Actually I think it does solve the problem when the cached lifetime is shorter than the time it takes for me to tell you I've done it and for you to load up the page with the expectation to see the work done. This is why I'm suggesting very short expiry times.
Of course there's also replication lag, browser caching, transparent proxies, and the reverse proxy so I am taking a bit of an I-don't-need-to-outrun-the-bear-I-just-need-to-outrun-you view. If skew from those other things aren't a problem now, I'm saying we could cheaply ensure that memcached doesn't make things worse.
One thing we could do is to use feature flags to turn on or off TAL caching, so that we can make the correctness/throughput tradeoff dynamically when we're being slashdotted. (Again, flickr etc apparently use this technique.)
I'd want it enabled all the time--but with expiry time set just long enough to take the edge off a load spike for very specific fragments. Could be as short as a second for all I care.
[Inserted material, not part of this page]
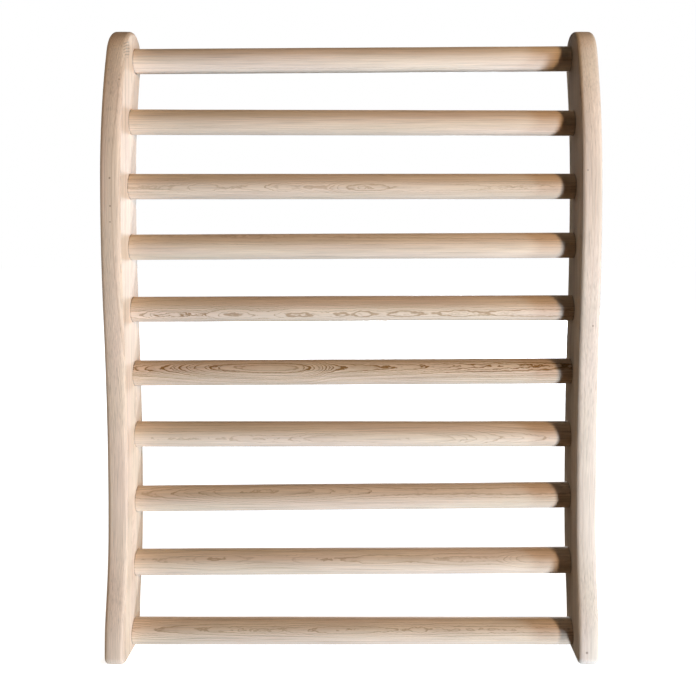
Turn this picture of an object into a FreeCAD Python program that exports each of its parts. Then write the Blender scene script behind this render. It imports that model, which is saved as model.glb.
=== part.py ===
import FreeCAD, Part
import math
import os

# Small wooden wall bars: two S-curved stiles sawn from a board, joined by ten dowel rungs.
# X runs along the rungs, +Y runs from the front edge to the back edge, +Z is up.
# The origin is on the floor, under the middle of the part.

# Overall size
height = 610.0
overall_width = 470.0

# Stiles: a board sawn to one curve on both edges, with every edge rounded over
stile_thickness = 19.0
stile_depth = 58.0
stile_swing = 25.0
edge_round = 3.5
top_front_radius = 32.0
top_back_radius = 25.0
foot_front_radius = 9.0
foot_back_radius = 12.0

# The curve of a stile's edge, seen from the side: foremost at the crest, hindmost at the
# hollow below it, plumb at the toe, and bending back again towards the top
crest_drop = 142.0
hollow_height = 128.0
toe_height = 15.0
toe_depth = 13.5
radius_above_crest = 385.0

# Two bends that swing opposite ways have radii that add up to no more than their rise and
# swing leave room for. These are the bends' shares of that: the first two leave a straight
# between them, and the hollow takes up what the toe leaves
crest_bend_share = 0.4
hollow_bend_share = 0.57
toe_bend_share = 0.37

# Rungs: plain dowels glued into stopped bores
rung_diameter = 25.0
rung_count = 10
lowest_rung_height = 17.5
highest_rung_drop = 25.5
rung_setback = 37.5
bore_depth = 12.5
glue_gap = 0.1
end_gap = 0.5
rung_end_chamfer = 1.0

# The bores are set out by hand: each lies this share of the rung's diameter above an even
# pitch, from the lowest rung to the highest
left_drift_shares = (0.0, 0.06, 0.04, 0.14, 0.1, 0.15, 0.09, -0.06, -0.05, -0.1)
right_drift_shares = (0.0, 0.14, 0.2, 0.15, 0.19, 0.21, 0.17, -0.05, -0.09, 0.02)

# Brads: one through the back edge of the stile into each end of each rung
brad_shank_diameter = 1.6
brad_head_diameter = 2.8
brad_head_thickness = 1.0
brad_length = 25.0
brad_sink = 1.0

# How far a cutting solid runs past what it cuts
overrun = 5.0

overall_depth = stile_depth + stile_swing
inside_width = overall_width - 2 * stile_thickness
crest_height = height - crest_drop
rung_pitch = (height - lowest_rung_height - highest_rung_drop) / (rung_count - 1)
across = FreeCAD.Vector(1, 0, 0)
backward = FreeCAD.Vector(0, 1, 0)


def point(x, depth, z):
    """A point at a depth measured back from the foremost point of the stiles."""
    return FreeCAD.Vector(x, depth - overall_depth / 2, z)


def arc(x, centre_depth, centre_z, radius, start, end):
    """An arc in the plane at x. Its angles are upwards from level, and a radius below zero
    puts the arc in front of its centre."""
    angles = (start, (start + end) / 2, end)
    points = [
        point(x, centre_depth + radius * math.cos(a), centre_z + abs(radius) * math.sin(a))
        for a in angles
    ]
    return Part.Arc(*points).toShape()


def radii_room(rise, swing):
    """The sum of the radii of two arcs that meet halfway and swing opposite ways."""
    return (rise ** 2 + swing ** 2) / (2 * swing)


def edge_curve(x, shift):
    """The edges along a stile's front edge in the plane at x, shifted back, foot first."""
    rise = crest_height - hollow_height
    room = radii_room(rise, stile_swing)
    radius_below_crest = crest_bend_share * room
    radius_above_hollow = hollow_bend_share * room
    crest_centre = shift + radius_below_crest
    hollow_centre = shift + stile_swing - radius_above_hollow
    apart = math.hypot(crest_centre - hollow_centre, rise)
    towards = math.atan2(rise, crest_centre - hollow_centre)
    slope = towards - math.acos((radius_below_crest + radius_above_hollow) / apart)

    toe_rise = hollow_height - toe_height
    toe_room = radii_room(toe_rise, stile_swing - toe_depth)
    toe_radius = toe_bend_share * toe_room
    radius_below_hollow = toe_room - toe_radius
    toe_slope = math.asin(toe_rise / toe_room)
    top_slope = math.asin(crest_drop / radius_above_crest)

    toe_foot = point(x, shift + toe_depth, 0)
    toe = arc(x, shift + toe_depth + toe_radius, toe_height, -toe_radius, 0, toe_slope)
    hollow_low = arc(x, shift + stile_swing - radius_below_hollow, hollow_height,
                     radius_below_hollow, -toe_slope, 0)
    hollow_high = arc(x, hollow_centre, hollow_height, radius_above_hollow, 0, slope)
    crest_low = arc(x, crest_centre, crest_height, -radius_below_crest, -slope, 0)
    crest_high = arc(x, shift + radius_above_crest, crest_height, -radius_above_crest,
                     0, top_slope)
    plumb = Part.makeLine(toe_foot, toe.Vertexes[0].Point)
    straight = Part.makeLine(hollow_high.Vertexes[-1].Point, crest_low.Vertexes[0].Point)
    return [plumb, toe, hollow_low, hollow_high, straight, crest_low, crest_high]


def front_depth(z):
    """How far the front edge lies behind the foremost point at a height."""
    level = Part.makeLine(point(0, -overrun, z), point(0, overall_depth, z))
    _, nearest, _ = Part.Wire(edge_curve(0, 0)).distToShape(level)
    return nearest[0][0].y + overall_depth / 2


def bore_centre(x, row, drift_shares):
    """The middle of a rung where it leaves the stile whose inner face is at x."""
    z = lowest_rung_height + row * rung_pitch + drift_shares[row] * rung_diameter
    return point(x, front_depth(z) + rung_setback, z)


def bore_centres(row):
    """The middles of one rung at the inner faces of the left and the right stile."""
    left = bore_centre(-inside_width / 2, row, left_drift_shares)
    right = bore_centre(inside_width / 2, row, right_drift_shares)
    return left, right


def rung_cylinder(row, radius, end_depth):
    """A cylinder on a rung's own line that runs end_depth into both stiles."""
    left, right = bore_centres(row)
    along = (right - left).normalize()
    start = left - along * end_depth
    length = (right - left).Length + 2 * end_depth
    return Part.makeCylinder(radius, length, start, along)


def brad_head_back(row, side):
    """The middle of a brad head's outer face, sunk in the back edge of a stile."""
    centre = bore_centres(row)[0 if side < 0 else 1]
    back = stile_depth - rung_setback - brad_sink
    return centre + across * side * bore_depth / 2 + backward * back


def brad(row, side):
    """One brad: a thin shank with a small flat head."""
    outer = brad_head_back(row, side)
    head = Part.makeCylinder(brad_head_diameter / 2, brad_head_thickness, outer, -backward)
    shank = Part.makeCylinder(brad_shank_diameter / 2, brad_length, outer, -backward)
    return head.fuse(shank).removeSplitter()


def brad_hole(row, side):
    """The hole that a brad leaves: the brad itself and the open sink behind its head."""
    outer = brad_head_back(row, side)
    sink = Part.makeCylinder(brad_head_diameter / 2, brad_sink + overrun, outer, backward)
    return brad(row, side).fuse(sink)


def corner_edge(solid, depth, z):
    """The edge along X that passes nearest to a depth and a height."""
    target = point(0, depth, z)

    def miss(edge):
        centre = edge.CenterOfMass
        return (centre.y - target.y) ** 2 + (centre.z - target.z) ** 2

    along_x = [edge for edge in solid.Edges if edge.BoundBox.XLength > stile_thickness / 2]
    return min(along_x, key=miss)


def stile_blank(side):
    """A stile before boring: the sawn board with its corners and edges rounded."""
    inner = side * inside_width / 2
    front = edge_curve(inner, 0)
    back = edge_curve(inner, stile_depth)
    foot = Part.makeLine(front[0].Vertexes[0].Point, back[0].Vertexes[0].Point)
    top = Part.makeLine(front[-1].Vertexes[-1].Point, back[-1].Vertexes[-1].Point)
    outline = Part.Wire(Part.__sortEdges__([foot, *back, top, *front]))
    blank = Part.Face(outline).extrude(across * side * stile_thickness)
    top_depth = top.Vertexes[0].Point.y + overall_depth / 2
    corners = (
        (toe_depth, 0, foot_front_radius),
        (toe_depth + stile_depth, 0, foot_back_radius),
        (top_depth, height, top_front_radius),
        (top_depth + stile_depth, height, top_back_radius),
    )
    for depth, z, radius in corners:
        blank = blank.makeFillet(radius, [corner_edge(blank, depth, z)])
    rims = [edge for edge in blank.Edges if edge.BoundBox.XLength < stile_thickness / 2]
    return blank.makeFillet(edge_round, rims)


def stile(side):
    """A stile with its ten stopped bores and the holes of its brads."""
    solid = stile_blank(side)
    for row in range(rung_count):
        bore = rung_cylinder(row, rung_diameter / 2 + glue_gap, bore_depth)
        solid = solid.cut(bore)
        solid = solid.cut(brad_hole(row, side))
    return solid


def rung(row):
    """A dowel rung with eased ends and the holes of its two brads."""
    dowel = rung_cylinder(row, rung_diameter / 2, bore_depth - end_gap)
    rims = [edge for edge in dowel.Edges if edge.Closed]
    dowel = dowel.makeChamfer(rung_end_chamfer, rims)
    for side in (-1, 1):
        dowel = dowel.cut(brad(row, side))
    return dowel


def brads(side):
    """The brads of one stile, as separate solids."""
    return Part.makeCompound([brad(row, side) for row in range(rung_count)])


def main():
    os.makedirs("parts", exist_ok=True)
    nodes = {
        "left_stile": stile(-1),
        "right_stile": stile(1),
        "left_brads": brads(-1),
        "right_brads": brads(1),
    }
    for row in range(rung_count):
        number = rung_count - row
        nodes[f"rung_{number:02d}"] = rung(row)
    for name, shape in nodes.items():
        shape.exportStep(f"parts/{name}.step")
        box = shape.BoundBox
        print(f"{name}: {len(shape.Solids)} solids, valid {shape.isValid()}, "
              f"{shape.Volume:.0f} mm3, X {box.XMin:.1f} to {box.XMax:.1f}, "
              f"Y {box.YMin:.1f} to {box.YMax:.1f}, Z {box.ZMin:.1f} to {box.ZMax:.1f}")


main()
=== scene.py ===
import math
import bmesh
import bpy
from mathutils import Matrix, Vector, noise


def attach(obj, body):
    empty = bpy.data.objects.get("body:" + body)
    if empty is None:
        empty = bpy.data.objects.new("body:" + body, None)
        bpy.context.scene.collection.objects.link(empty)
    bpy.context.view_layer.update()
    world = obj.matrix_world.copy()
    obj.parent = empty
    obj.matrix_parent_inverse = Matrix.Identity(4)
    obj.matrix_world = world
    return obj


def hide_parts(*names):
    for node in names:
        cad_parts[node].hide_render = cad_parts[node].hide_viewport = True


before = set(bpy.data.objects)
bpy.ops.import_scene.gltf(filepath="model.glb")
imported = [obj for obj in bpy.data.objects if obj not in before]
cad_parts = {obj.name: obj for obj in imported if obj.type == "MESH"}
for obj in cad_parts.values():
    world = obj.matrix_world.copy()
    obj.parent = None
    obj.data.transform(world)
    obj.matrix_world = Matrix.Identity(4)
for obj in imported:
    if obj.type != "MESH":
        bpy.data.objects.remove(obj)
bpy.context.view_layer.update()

scene = bpy.context.scene


# The stiles: two S-curved uprights, band-sawn from planed hemlock board, routed round on every
# edge and sanded. They are left bare. The grain runs straight up the board, so it leaves the
# curved edges at a slant, and each stile has ten stopped bores on its inner face.

def linear(hex_colour):
    """Turns an sRGB hex colour to the linear values that a shader works in."""
    shares = [int(hex_colour[i:i + 2], 16) / 255 for i in (1, 3, 5)]
    light = [s / 12.92 if s <= 0.04045 else ((s + 0.055) / 1.055) ** 2.4 for s in shares]
    return (*light, 1.0)


def add(tree, kind, settings, inputs):
    """Adds one node to a material, with its settings and its inputs.

    An input is a value, a socket to link, or a node whose first output is linked.
    """
    node = tree.nodes.new(kind)
    for name, value in settings.items():
        setattr(node, name, value)
    for name, value in inputs.items():
        if isinstance(value, bpy.types.Node):
            value = value.outputs[0]
        if isinstance(value, bpy.types.NodeSocket):
            tree.links.new(value, node.inputs[name])
        else:
            node.inputs[name].default_value = value
    return node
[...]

When slashdot strikes, I would _not_ want our users to time out until the oopses show up in our email the next morning, and some enterprising engineer checks the referrer, and the problem is debated with IS, and decisions are held off until someone responsible comes online, and then caching is enabled either by cowboy patch or a multi-handoff review procedure, and finally the jolly lot of us figure out whether any glitches are due to the spike, to a systemic failure, or to pre-existing problems that we were hiding because caching was disabled.
Maybe I'm over-focusing on the Sudden Deadly Spike. I just find it a useful way to think about memcached because it removes all temptation to reduce timeout counts without fixing latency. It's also what makes me feel that low hit rates are fine for normal days--as long as they shoot up (and app/db load stays relatively steady) when Google's Doodle of the Day happens to link to Bug #1.